EXERCISE
Make an exact copy of all the data.

INFORMATION PROVIDED

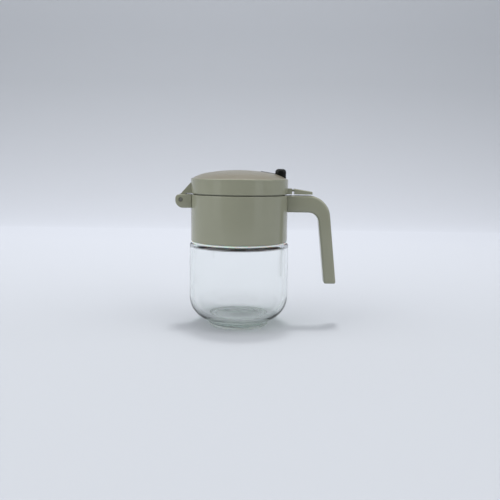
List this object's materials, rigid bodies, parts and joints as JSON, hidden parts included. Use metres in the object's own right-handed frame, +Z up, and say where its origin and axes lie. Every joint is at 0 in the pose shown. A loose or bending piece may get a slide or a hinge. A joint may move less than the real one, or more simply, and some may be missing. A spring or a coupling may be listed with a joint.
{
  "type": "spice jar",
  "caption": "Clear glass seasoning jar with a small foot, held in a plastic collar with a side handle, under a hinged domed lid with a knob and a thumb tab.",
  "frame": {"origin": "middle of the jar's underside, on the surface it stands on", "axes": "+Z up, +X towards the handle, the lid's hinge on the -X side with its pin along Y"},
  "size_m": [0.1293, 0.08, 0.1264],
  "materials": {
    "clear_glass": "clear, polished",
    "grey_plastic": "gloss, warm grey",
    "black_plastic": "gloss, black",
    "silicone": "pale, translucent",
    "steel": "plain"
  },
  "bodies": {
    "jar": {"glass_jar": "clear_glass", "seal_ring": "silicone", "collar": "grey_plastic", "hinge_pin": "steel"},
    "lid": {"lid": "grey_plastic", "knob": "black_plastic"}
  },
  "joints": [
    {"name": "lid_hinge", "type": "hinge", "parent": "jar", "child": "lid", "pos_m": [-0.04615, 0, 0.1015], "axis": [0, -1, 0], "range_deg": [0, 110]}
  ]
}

RESULT OF THE TASK
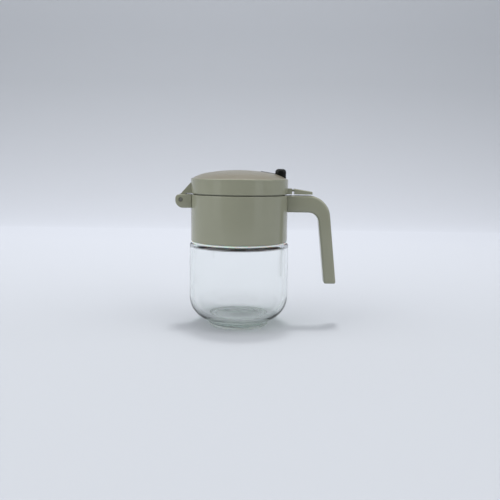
List this object's materials, rigid bodies, parts and joints as JSON, hidden parts included. Use metres in the object's own right-handed frame, +Z up, and say where its origin and axes lie. Every joint is at 0 in the pose shown. A loose or bending piece may get a slide or a hinge. A joint may move less than the real one, or more simply, and some may be missing. A spring or a coupling may be listed with a joint.
{
  "type": "spice jar",
  "caption": "Clear glass seasoning jar with a small foot, held in a plastic collar with a side handle, under a hinged domed lid with a knob and a thumb tab.",
  "frame": {"origin": "middle of the jar's underside, on the surface it stands on", "axes": "+Z up, +X towards the handle, the lid's hinge on the -X side with its pin along Y"},
  "size_m": [0.1293, 0.08, 0.1264],
  "materials": {
    "clear_glass": "clear, polished",
    "grey_plastic": "gloss, warm grey",
    "black_plastic": "gloss, black",
    "silicone": "pale, translucent",
    "steel": "plain"
  },
  "bodies": {
    "jar": {"glass_jar": "clear_glass", "seal_ring": "silicone", "collar": "grey_plastic", "hinge_pin": "steel"},
    "lid": {"lid": "grey_plastic", "knob": "black_plastic"}
  },
  "joints": [
    {"name": "lid_hinge", "type": "hinge", "parent": "jar", "child": "lid", "pos_m": [-0.04615, 0, 0.1015], "axis": [0, -1, 0], "range_deg": [0, 110]}
  ]
}